The price for ignoring the power of the BDS movement is not only being felt in our college campuses, but in the international community as well. On February 18th, the UN moved to condemn Israeli settlement policy as illegal and an obstacle to peace, essentially singling out and shifting the blame for the continued failure of the peace process onto Israel — not Palestinian terrorism, not the promotion of anti-Semitism by Arab autocrats, Hamas, or Palestinian schools. More disturbingly, although the US ultimately vetoed the resolution, UN ambassador Susan Rice stated publicly that the US sided whole-heartedly with the spirit of the resolution. The propaganda war is being lost.

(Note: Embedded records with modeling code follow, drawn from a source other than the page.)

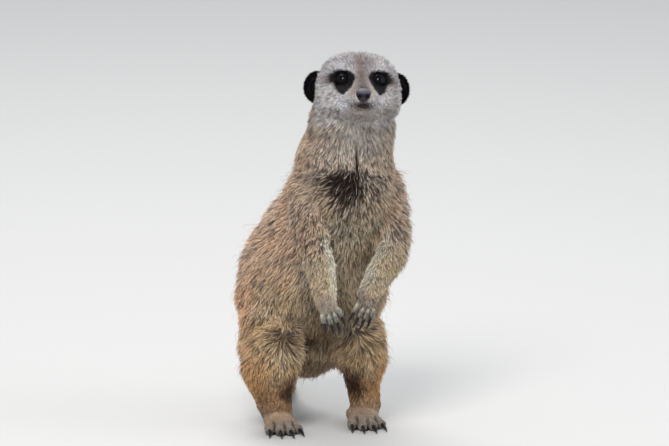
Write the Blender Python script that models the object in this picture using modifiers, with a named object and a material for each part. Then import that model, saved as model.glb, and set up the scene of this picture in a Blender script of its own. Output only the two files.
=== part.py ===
"""A life-size meerkat on guard: standing upright on its hind feet, propped by its tail, head turned to its right.

The animal faces -Y with +X on its left and +Z up. It is modelled as four fleshy forms, a core (trunk, neck and
head), two arms, two legs and a tail, each lofted, fused by a voxel remesh and then parted into named sub-parts by
thin cuts. Sizes are those of the furred outline, in millimetres in the tables below. Every neighbour keeps a
hairline gap, so that the solids meet without overlap.
"""

import math

import bmesh
import bpy
import numpy as np
from mathutils import Euler, Matrix, Vector

MM = 0.001
GAP = 0.0003  # hairline between neighbouring solids
CUT = 0.0004  # thickness of a parting cut
VOXEL = 0.0013  # grain of the remesh that fuses the lofts
SOLE_LEVEL = 0.0  # the floor, on which the soles and the tail are flat

# Spine from the seat up to the skull: height, x, y, half width, half depth, turn of the section in degrees.
TRUNK = (
    (66, -3, 22, 35, 33, 0),
    (77, -2, 23, 48, 45, 0),
    (98, 0, 23, 59, 53, 0),
    (124, 0, 21, 56, 54, 2),
    (148, 5.5, 13, 47.5, 51.5, 6),
    (172, 12, 0, 42, 47, 10),
    (194, 14, -13, 41, 42, 12),
    (215, 13, -22, 40, 37, 10),
    (236, 15, -29, 35.5, 33.5, 4),
    (256, 16, -33, 31, 31, -4),
)

# Limb stations: x, y, z, half width, half depth.
RIGHT_ARM = (
    (-16, -19, 190, 16, 17),
    (-18.5, -30, 170, 16, 16),
    (-19, -41, 152, 14.5, 14),
    (-17, -50, 138, 12.5, 12.5),
    (-17, -60, 125, 10.8, 11),
    (-17.5, -68, 113, 9, 8.6),
)
LEFT_ARM = (
    (43, -12, 192, 17, 17),
    (46.5, -21, 171, 16, 16),
    (48, -30, 153, 13.5, 14),
    (43, -40, 138, 12, 12.5),
    (31, -50, 126, 11, 11),
    (20, -59, 114, 9, 8.6),
)
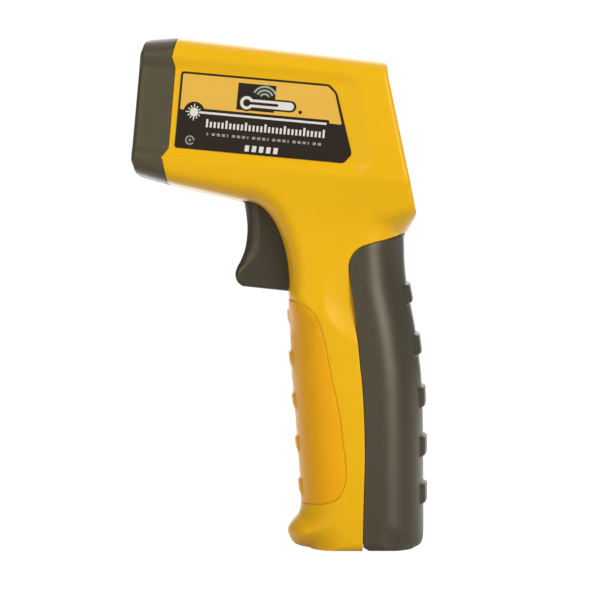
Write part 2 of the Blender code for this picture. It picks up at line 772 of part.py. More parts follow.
# -------------------------------------------------------------- the trigger
def trigger():
    px, pz = TRIGGER_PIVOT
    eye = [(px + 3.0 * math.cos(math.radians(a)), pz + 3.0 * math.sin(math.radians(a)))
           for a in (170, 135, 100, 65, 30, 0)]
    front = [(-35.0, 80.3), (-36.8, 81.5), (-37.5, 83.5), (-37.2, 85.6), (-35.7, 88.4),
             (-34.5, 92.1), (-33.9, 97.0), (-34.3, 101.5), (-35.0, 105.8), (-34.3, 108.2)]
    back = [(-25.2, 106.0), (-22.0, 102.4), (-21.9, 98.6), (-20.4, 95.0), (-19.6, 91.6),
            (-19.1, 86.0), (-18.7, 80.8), (-21.4, 78.8)]
    body = prism("trigger", front + eye + back, -TRIGGER_HALF, TRIGGER_HALF)
    work = bmesh.new()
    work.from_mesh(body.data)
    rim = [e for e in work.edges if abs(e.verts[0].co.y - e.verts[1].co.y) < 0.01
           and max(v.co.z for v in e.verts) < 102 and max(v.co.x for v in e.verts) < -33.0]
    bmesh.ops.bevel(work, geom=rim, offset=2.2, segments=FILLET_SEGMENTS, affect="EDGES",
                    profile=0.5, clamp_overlap=True)
    work.to_mesh(body.data)
    work.free()
    cut(body, rod("t", across(px, pz), TRIGGER_PIN_R + GAP, -10, 10, 20))
    return body


def trigger_spring():
    """A compression spring between the trigger and the rib behind it."""
    turns, per, radius = 5, 10, 2.0
    start, end = -18.7, -12.0
    points = []
    for k in range(turns * per + 1):
        angle = 2 * math.pi * k / per
        share = k / (turns * per)
        points.append((start + (end - start) * share, radius * math.cos(angle),
                       91.6 + radius * math.sin(angle)))
    return wire("trigger_spring", points, 0.3, 4)


def switch_parts():
    place = frame_of((0, 0, 100.5), Vector((0, 1, 0)), Vector((0, 0, 1)), Vector((1, 0, 0)))
    body = block("trigger_switch", Matrix(), (-17.6, -3.2, 97.2), (-9.6, 3.2, 104.0), 0.3, 1)
    cut(body, rod("t", place, 1.4, -19.0, -12.6, 16))
    board = block("switch_board", Matrix(), (-9.3, -8.0, 97.0), (-8.1, 8.0, 111.0))
    plunger = rod("switch_plunger", place, 1.1, -21.35, -14.5, 16)
    return body, board, plunger


# ------------------------------------------------------- optics in the barrel
def optics():
    lens_axis, laser_axis = barrel(LENS_W), barrel(LASER_W)
    tube_part = turned("lens_tube", lens_axis, [(7.6, 24.0), (7.6, 7.5), (9.3, 7.5), (9.3, 3.2),
                                                (10.1, 3.2), (10.1, 24.0)], 32)
    ring = turned("lens_retaining_ring", lens_axis, [(7.0, 3.5), (8.9, 3.5), (8.9, 5.2),
                                                     (7.4, 5.2)], 32)
    lens = turned("ir_lens", lens_axis, [(0, 4.9), (3.5, 5.05), (6.9, 5.5), (8.9, 5.6), (8.9, 6.9),
                                         (0, 6.9)], 32)
    sensor = turned("thermopile_sensor", lens_axis, [(0, 19.0), (4.0, 19.0), (4.5, 19.5),
                                                     (4.5, 23.3), (5.2, 23.3), (5.2, 24.0),
                                                     (0, 24.0)], 24)
    board = block("sensor_board", lens_axis, (-10.5, -9.0, 24.4), (10.5, 9.5, 25.6))
    laser = turned("laser_module", laser_axis, [(1.4, 6.0), (1.4, 3.4), (3.2, 3.4), (3.2, 17.0),
                                                (0, 17.0), (0, 6.0)], 24)
    window = rod("laser_window", laser_axis, LASER_OPENING - GAP, 0.6, 1.6, 24)
    return tube_part, ring, lens, sensor, board, laser, window


# --------------------------------------------- display and keys at the back
BUTTONS = (("button_left", -10.2), ("button_mode", 0.0), ("button_right", 10.2))
BUTTON_UP = -11.4
BUTTON_HALF = (3.6, 2.6)
BUTTON_TOP = -0.05          # a little proud of the frame, not of the housing
DISPLAY_UP = 6.4
DISPLAY_HALF = (14.0, 9.0)


def display():
    bezel = rounded_plate("display_bezel", rear(-0.3), 17.5, 18.7, 2.7, -2.1, -0.4)
    hole = rounded_plate("t", rear(DISPLAY_UP), *DISPLAY_HALF, 1.2, -5, 5, 3)
    cut(bezel, hole)
    window = rounded_plate("lcd_window", rear(DISPLAY_UP), DISPLAY_HALF[0] - GAP,
                           DISPLAY_HALF[1] - GAP, 1.0, -1.8, -0.7, 3)
    module = block("lcd_module", rear(DISPLAY_UP), (-15.8, -10.4, -4.9), (15.8, 10.2, -2.4),
                   0.3, 1)
    mat = rounded_plate("keypad_mat", rear(BUTTON_UP), 16.0, 4.6, 1.0, -5.5, -4.7, 2)
    board = block("main_board", rear(), (-17.0, -17.6, -7.0), (17.0, 17.6, -5.8))
    chip = block("main_chip", rear(4.0, -3.0), (-5.0, -5.0, -8.8), (5.0, 5.0, -7.3), 0.2, 1)
    buzzer = rod("buzzer", rear(-8.5, 8.0), 6.0, -12.6, -7.3, 28)
    made = [bezel, window, module, mat, board, chip, buzzer]
    for name, aside in BUTTONS:
        place = rear(BUTTON_UP, aside)
        cut(bezel, rounded_plate("t", place, BUTTON_HALF[0] + GAP, BUTTON_HALF[1] + GAP, 1.9,
                                 -5, 5, 4))
        cap = rounded_plate(name, place, *BUTTON_HALF, 1.6, -2.7, BUTTON_TOP, 4)
        flange = rounded_plate("t", place, BUTTON_HALF[0] + 0.9, BUTTON_HALF[1] + 0.9, 1.8,
                               -3.5, -2.5, 4)
        made.append(join(cap, flange))
    return made


# ------------------------------------------------------- battery in the grip
def battery_parts():
    place = handle()
    bx, by, bz = (size / 2 for size in BATTERY)
    cell = block("battery", place, (-bx, -by, -bz), (bx, by, bz), 1.4, 2)
    tray = block("battery_tray", place, (-11.0, -by - 1.4, -bz - 1.4),
                 (11.0, by + 1.4, bz - 3.0))
    cut(tray, block("t", place, (-14.0, -by - GAP, -bz - GAP), (14.0, by + GAP, bz + 5.0)))
    snap = block("battery_snap", place, (-12.4, -7.4, bz + 0.4), (12.4, 7.4, bz + 3.6), 0.6, 1)
    top = place @ Vector((0, 0, bz + 3.9))
    leads = []
    for name, lean, far in (("battery_lead_red", -2.6, -5.0), ("battery_lead_black", 2.6, 5.0)):
        route = [(top.x + 5.0, lean, top.z), (top.x + 5.0, lean, top.z + 5.0),
                 (top.x + 7.0, 0.8 * far, top.z + 14.0), (7.6, far, 90.0), (8.3, far, 98.0),
                 (8.0, far, 104.4)]
        leads.append(wire(name, curve_through(route, 5), 0.7, 6))
    return [cell, tray, snap, *leads]


def fasteners():
    made = []
    for index, (x, z) in enumerate(SCREWS):
        head = surface(x, z) - HEAD_SINK
        profile = [(0, -8.5), (0.5, -8.5), (SHANK_R, -7.0), (SHANK_R, head), (HEAD_R, head),
                   (HEAD_R, head + 1.2), (1.6, head + 1.8), (0, head + 1.8)]
        made.append(turned(f"housing_screw_{index + 1}", across(x, z), profile, 16))
    x, z = TRIGGER_PIVOT
    made.append(rod("trigger_pin", across(x, z), TRIGGER_PIN_R, -8.8, 8.8, 20))
    x, z = DOOR_PIVOT
    made.append(rod("battery_door_pin", across(x, z), DOOR_PIN_R,
                    -DOOR_PIN_REACH, DOOR_PIN_REACH, 12))
    return made


# ------------------------------------------------------------------ assembly
FINISHES = {
    "yellow_housing": ((0.81, 0.45, 0.015), 0.38),
    "yellow_door": ((0.76, 0.38, 0.012), 0.45),
    "charcoal_cap": ((0.085, 0.077, 0.058), 0.5),
    "charcoal_grip": ((0.055, 0.049, 0.035), 0.55),
    "charcoal_trigger": ((0.05, 0.044, 0.033), 0.42),
    "printed_label": ((0.62, 0.33, 0.06), 0.35),
    "display_frame": ((0.04, 0.04, 0.04), 0.4),
    "clear_window": ((0.85, 0.88, 0.88), 0.05),
    "lcd_glass": ((0.38, 0.45, 0.36), 0.2),
    "key_rubber": ((0.12, 0.12, 0.12), 0.6),
    "key_accent": ((0.55, 0.28, 0.03), 0.5),
    "lens_plastic": ((0.75, 0.76, 0.74), 0.25),
    "circuit_board": ((0.02, 0.16, 0.06), 0.45),
    "black_plastic": ((0.03, 0.03, 0.03), 0.45),
    "battery_wrap": ((0.12, 0.13, 0.15), 0.35),
    "lead_red": ((0.5, 0.02, 0.02), 0.5),
    "lead_black": ((0.02, 0.02, 0.02), 0.5),
}
METAL = 1.0                 # metallic value of the bare metals
METALS = {
    "bright_steel": ((0.62, 0.62, 0.62), 0.3),
    "brass_barrel": ((0.72, 0.52, 0.2), 0.3),
    "tube_aluminium": ((0.7, 0.7, 0.7), 0.4),
}
SLOTS = {
    "housing_left": "yellow_housing", "housing_right": "yellow_housing",
    "battery_door": "yellow_door", "nose_cap": "charcoal_cap",
    "rear_grip": "charcoal_grip", "trigger": "charcoal_trigger",
    "trigger_spring": "bright_steel", "trigger_switch": "black_plastic",
    "switch_board": "circuit_board", "switch_plunger": "key_accent",
    "lens_tube": "tube_aluminium", "lens_retaining_ring": "black_plastic",
    "ir_lens": "lens_plastic", "thermopile_sensor": "bright_steel",
    "sensor_board": "circuit_board", "laser_module": "brass_barrel",
    "laser_window": "clear_window", "display_bezel": "display_frame",
    "lcd_window": "clear_window", "lcd_module": "lcd_glass", "keypad_mat": "key_rubber",
    "main_board": "circuit_board", "main_chip": "black_plastic",
    "buzzer": "black_plastic", "button_left": "key_rubber", "button_mode": "key_accent",
    "button_right": "key_rubber", "battery": "battery_wrap",
    "battery_tray": "black_plastic", "battery_snap": "black_plastic",
    "battery_lead_red": "lead_red", "battery_lead_black": "lead_black",
    "label_left": "printed_label", "label_right": "printed_label",
}
PIVOTS = {
    "trigger": (TRIGGER_PIVOT[0], 0, TRIGGER_PIVOT[1]),
    "battery_door": (DOOR_PIVOT[0], 0, DOOR_PIVOT[1]),
    "switch_plunger": (-18.0, 0, 100.5),
}


def finish(made, finishes):
    """Scales a piece to metres, sets its origin and gives it its material."""
    datum = Vector((SIDE_DATUM[0], 0, SIDE_DATUM[1]))
    pivot = Vector(PIVOTS.get(made.name, datum))
    if made.name.startswith("button_"):
        aside = dict(BUTTONS)[made.name]
        pivot = rear(BUTTON_UP, aside).translation
    made.data.transform(Matrix.Scale(MM, 4) @ Matrix.Translation(-pivot))
    made.location = (pivot - datum) * MM
    made.data.materials.clear()
    made.data.materials.append(finishes[SLOTS.get(made.name, "bright_steel")])
    made.data.shade_smooth()
    made.data.set_sharp_from_angle(angle=math.radians(32))


def main():
    for old in list(bpy.data.objects):
        bpy.data.objects.remove(old)
    skin, nose, door, grip = build_shell()
    housing_halves(skin)
    finish_door(door)
    trigger()
    trigger_spring()
    switch_parts()
    optics()
    display()
    battery_parts()
    fasteners()
    for name, side in (("label_left", -1), ("label_right", 1)):
        sheet(name, LABEL, side, PAD_DEPTH - 2 * GAP, PAD_DEPTH - GAP)
    finishes = {name: material(name, *look) for name, look in FINISHES.items()}
    finishes.update({name: material(name, *look, METAL) for name, look in METALS.items()})
    for made in list(bpy.context.scene.collection.objects):
        finish(made, finishes)


main()
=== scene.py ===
"""Looks of the pistol-type infrared thermometer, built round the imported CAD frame.

Side views are drawn in millimetres like the CAD's own drawing: x runs back along
the instrument, z runs up and y is across it. ORIGIN is the drawing's point at the
frame's origin. Every outside surface is one height function y = +-H(x, z), cut into
pieces along the seams, so that neighbours always meet flush."""

import math

import bmesh
import bpy
import numpy as np
from mathutils import Matrix, Vector, geometry


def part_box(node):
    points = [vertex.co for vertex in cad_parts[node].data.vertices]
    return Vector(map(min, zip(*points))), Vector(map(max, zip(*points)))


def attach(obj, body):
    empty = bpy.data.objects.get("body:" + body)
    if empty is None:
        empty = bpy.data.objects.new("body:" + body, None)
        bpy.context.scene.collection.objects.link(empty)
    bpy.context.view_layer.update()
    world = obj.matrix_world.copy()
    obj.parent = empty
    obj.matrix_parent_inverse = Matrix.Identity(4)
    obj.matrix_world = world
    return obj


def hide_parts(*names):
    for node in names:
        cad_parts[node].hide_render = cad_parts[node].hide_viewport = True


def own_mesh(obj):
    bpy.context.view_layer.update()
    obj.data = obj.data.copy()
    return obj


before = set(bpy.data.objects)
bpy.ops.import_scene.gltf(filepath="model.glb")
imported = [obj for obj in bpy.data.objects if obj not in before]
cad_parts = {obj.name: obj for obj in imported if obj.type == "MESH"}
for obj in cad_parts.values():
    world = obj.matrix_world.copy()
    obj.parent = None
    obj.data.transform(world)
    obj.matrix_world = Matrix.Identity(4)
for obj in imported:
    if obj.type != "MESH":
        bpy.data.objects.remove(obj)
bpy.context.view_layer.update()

# ---- dimensions
MM = 0.001
BASE_Z = 0.3
ORIGIN = np.array((-23.8, 0.0, BASE_Z))

BARREL_TILT = math.radians(7.0)
REAR_TILT = math.radians(11.95)
HALF_NOSE, HALF_REAR, HALF_GRIP = 18.3, 21.5, 16.5
HEAD_FRONT, HEAD_LENGTH = -68.0, 76.0       # over which the head widens
RIDGE, RIDGE_SLOPE, NECK_Z = (-0.3, 112.9), 0.101, 92.0     # between them the neck flares
PAD_DEPTH = 1.2
PAD_RAMPS = (3.0, 3.0, 3.0, 6.0, 3.0, 3.0)      # along the sides of PAD_OUTER, clockwise
SCOOP_CENTRE, SCOOP_RADIUS, SCOOP_RISE, SCOOP_DEPTH = (3.0, 77.0), 14.0, 30.0, 1.5
SCOOP_SLOPE, SCOOP_TOP, SCOOP_FADE = 9.5, 94.0, 22.0
SKIN = 1.3                  # wall thickness of the visible shells
# beside each seam: half its gap, then the width and depth of the rounded lip
SEAMS = {"nose": (0.08, 0.28, 0.18), "door": (0.04, 0.80, 0.20), "grip": (0.08, 0.42, 0.30),
         "middle": (0.05, 0.42, 0.30)}
TONGUE_REACH = 1.7          # of the housing's tongue to either side of a seam
SPACING = 1.25              # of the mesh's points away from edges

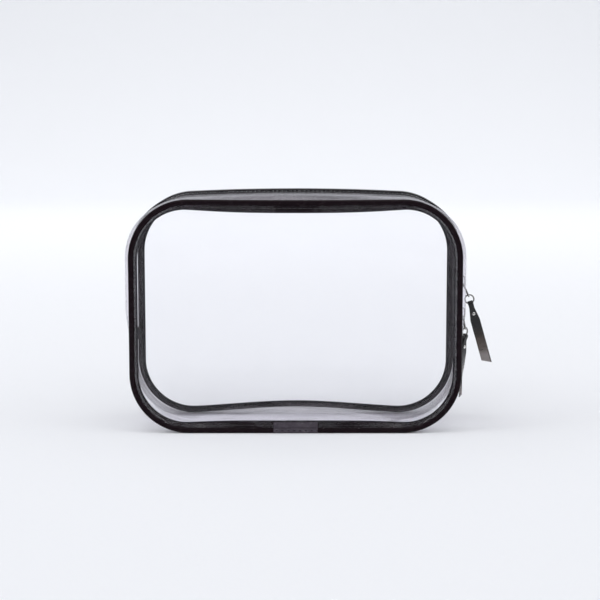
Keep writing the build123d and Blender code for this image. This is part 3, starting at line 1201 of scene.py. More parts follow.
@dataclass(frozen=True)
class SmokyStrap:
    """The pull's strap: black and solid at the ring, brown lower down where a sheen of reflected light is
    painted in, and pale and partly see-through at its tip.
    """

    name: str
    upper: Color = (0.012, 0.011, 0.012)
    # Brown middle colour: a painted sheen, light reflected off the glossy black strap.
    middle: Color = (0.060, 0.045, 0.036)
    tip: Color = (0.26, 0.245, 0.24)
    girth: float = 0.0069
    painted_sheen_span: tuple[float, float] = (0.042, 0.054)
    pale: tuple[float, float] = (0.057, 0.064)
    thin: tuple[float, float] = (0.040, 0.060)
    light: Color = (0.75, 0.68, 0.66)
    clear: float = 0.30

    def build(self, effects: Effects) -> bpy.types.Material:
        """Make the material.

        Args:
            effects: The shared effect groups.

        Returns:
            Three colours down the strap, the middle one a painted sheen, the first again along its edges,
            thinner at its tip.
        """
        material, graph = new_material(self.name)
        split = graph.add("ShaderNodeSeparateXYZ", {"Vector": graph.own_map()}).outputs
        down = split["X"]
        half_turns = graph.math("MULTIPLY", split["Y"], TAU / 2 / self.girth)
        # Edges mixed back towards the black, which keeps the painted sheen off them.
        edge = graph.ramp(graph.math("ABSOLUTE", graph.math("SINE", half_turns)), low=0.34, high=0.16)
        # Painted sheen: the colour turns from black to brown down the strap.
        tone = graph.colors(graph.ramp(down, *self.painted_sheen_span), self.upper, self.middle)
        layers = ((graph.ramp(down, *self.pale), self.tip), (graph.math("MULTIPLY", edge, 0.7), self.upper))
        for share, color in layers:
            mix = graph.add("ShaderNodeMix", {0: share, 6: tone, 7: (*color, 1.0)}, data_type="RGBA")
            tone = mix.outputs[2]
        solid_share = graph.math("MULTIPLY_ADD", graph.ramp(down, *self.thin), -self.clear, 1.0)
        through = graph.add("ShaderNodeBsdfTransparent", {"Color": (*self.light, 1.0)}).outputs[0]
        solid = graph.add("ShaderNodeBsdfPrincipled", {
            "Base Color": tone, "Roughness": 0.2, "Specular IOR Level": 0.3, "Coat Weight": 0.1,
            "Normal": use_group(graph, effects.grain, Depth=0.000003)["Normal"]}).outputs[0]
        mixed = graph.add("ShaderNodeMixShader", {0: solid_share, 1: through, 2: solid}).outputs[0]
        graph.finish("ShaderNodeOutputMaterial", Surface=mixed)
        return material


@dataclass(frozen=True)
class Paper:
    """The seamless backdrop's matt paper, with faint fibres."""

    name: str
    color: Color

    def build(self) -> bpy.types.Material:
        """Make the material.

        Returns:
            Rough paper with a very shallow grain.
        """
        material, graph = new_material(self.name)
        fibres = graph.bump(graph.noise(graph.place(), scale=400.0, detail=4.0), 0.00003)
        shader = graph.add("ShaderNodeBsdfPrincipled", {
            "Base Color": (*self.color, 1.0), "Roughness": 0.9, "Specular IOR Level": 0.1,
            "Normal": fibres})
        graph.finish("ShaderNodeOutputMaterial", Surface=shader.outputs[0])
        return material


@dataclass(frozen=True)
class Finishes:
    """Every material of the bag and its stage."""

    clear: bpy.types.Material
    gusset: bpy.types.Material
    vinyl: bpy.types.Material
    patch: bpy.types.Material
    binding: bpy.types.Material
    tape: bpy.types.Material
    coil: bpy.types.Material
    cord: bpy.types.Material
    thread: bpy.types.Material
    slider: bpy.types.Material
    wire: bpy.types.Material
    rivet: bpy.types.Material
    strap: bpy.types.Material
    paper: bpy.types.Material

    @classmethod
    def make(cls) -> "Finishes":
        """Build every material once.

        Returns:
            The finishes.
        """
        effects = Effects.make()
        # The gusset's dark haze colour, its haze and its lines paint the grey-brown reflections that the film
        # shows at low angles.
        gusset = ClearFilm("clear_gusset_vinyl", tint=(0.958, 0.95, 0.966), haze=0.022,
                           haze_and_reflection_color=(0.36, 0.325, 0.36), ripple=0.0006, reflection_streaks=0.17)
        vinyl = CoatedVinyl("black_vinyl", (0.0065, 0.0022, 0.0042), (0.012, 0.0055, 0.0085))
        patch = CoatedVinyl("black_vinyl_joint", (0.065, 0.055, 0.068), (0.14, 0.12, 0.14), 0.16)
        # The tapes' lighter second colours are a painted highlight on the woven crowns, and the lint's
        # colour.
        binding = WovenTape("binding_tape", (0.010, 0.009, 0.012), (0.045, 0.041, 0.05), pitch=0.0005)
        tape = WovenTape("zip_tape", (0.007, 0.0065, 0.008), (0.035, 0.031, 0.035))
        coil = Fibre("zip_coil", (0.014, 0.012, 0.014), (0.03, 0.027, 0.03), pitch=0.002,
                     depth=0.00001, roughness=0.2)
        cord = Fibre("piping_cord", (0.35, 0.34, 0.33), (0.6, 0.58, 0.56), pitch=0.003,
                     depth=0.0002, roughness=0.8)
        thread = Fibre("thread", (0.012, 0.011, 0.013), (0.06, 0.055, 0.06), pitch=0.0008,
                       depth=0.00005, roughness=0.55)
        return cls(
            clear=ClearFilm("clear_vinyl").build(),
            gusset=gusset.build(),
            vinyl=vinyl.build(effects),
            patch=patch.build(effects),
            binding=binding.build(effects),
            tape=tape.build(effects),
            coil=coil.build(),
            cord=cord.build(),
            thread=thread.build(),
            slider=PlatedMetal("slider_metal", (0.40, 0.385, 0.37), (0.16, 0.15, 0.14), 0.15).build(effects),
            wire=PlatedMetal("wire_metal", (0.36, 0.35, 0.34), (0.15, 0.14, 0.135), 0.12).build(effects),
            rivet=PlatedMetal("rivet_metal", (0.78, 0.77, 0.75), (0.40, 0.38, 0.36), 0.14).build(effects),
            strap=SmokyStrap("strap_vinyl").build(effects),
            paper=Paper("backdrop_paper", (0.86, 0.87, 0.89)).build(),
        )


# ---- The bag's soft pieces ----


@dataclass
class Fold:
    """The mouth's fold: its line from just below the hinge to the top, and how each side's pieces are placed.
    """

    start: Place
    end: Place

    @classmethod
    def from_frame(cls, outline: Outline, below: float = 2.5 * MM) -> "Fold":
        """The fold from just below the hinge to the top of the outline.

        Args:
            outline: The bag's outline.
            below: How far below the hinge the bend begins.

        Returns:
            The fold.
        """
        _, depth, height = joint("mouth_fold")["pos_m"]
        return cls((0.0, depth, height - below), (0.0, depth, outline.height))

    def attach(self, made: bpy.types.Object, face: Face) -> None:
        """Bake a front piece's transform into its mesh, or let a back piece ride on the bag.

        Args:
            made: The piece.
            face: The side that it belongs to.
        """
        if face is Face.FRONT:
            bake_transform(made)
        else:
            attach(made, Body.BAG.value)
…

It is being lost because whether one naively helps to empower the misinformation campaign against Israel or one disseminates its propaganda with the intention of destroying the Jewish State, the result is the same. It is a difference without a difference. It is therefore incumbent on any individual and organization that cares for the welfare of Israel to disassociate from the BDS movement as much as possible. It is far from difficult to do so. The Jewish Community Federation of San Francisco, the Peninsula, Marin and Sonoma Counties has set an excellent example by incorporating protocol into its funding guidelines to prohibit money from being used to support BDS-related activity. All it took was a simple clause. Of course, language of this kind can never be formulated perfectly, but this should not stand in the way of organizations who wish to send a clear message of dissent to the BDS movement. There should also not be a worry over compromising one’s commitment to free speech in adopting such protocol. If boycotting Israel is a legitimate expression of free speech, then surely boycotting the boycotters of Israel is as well.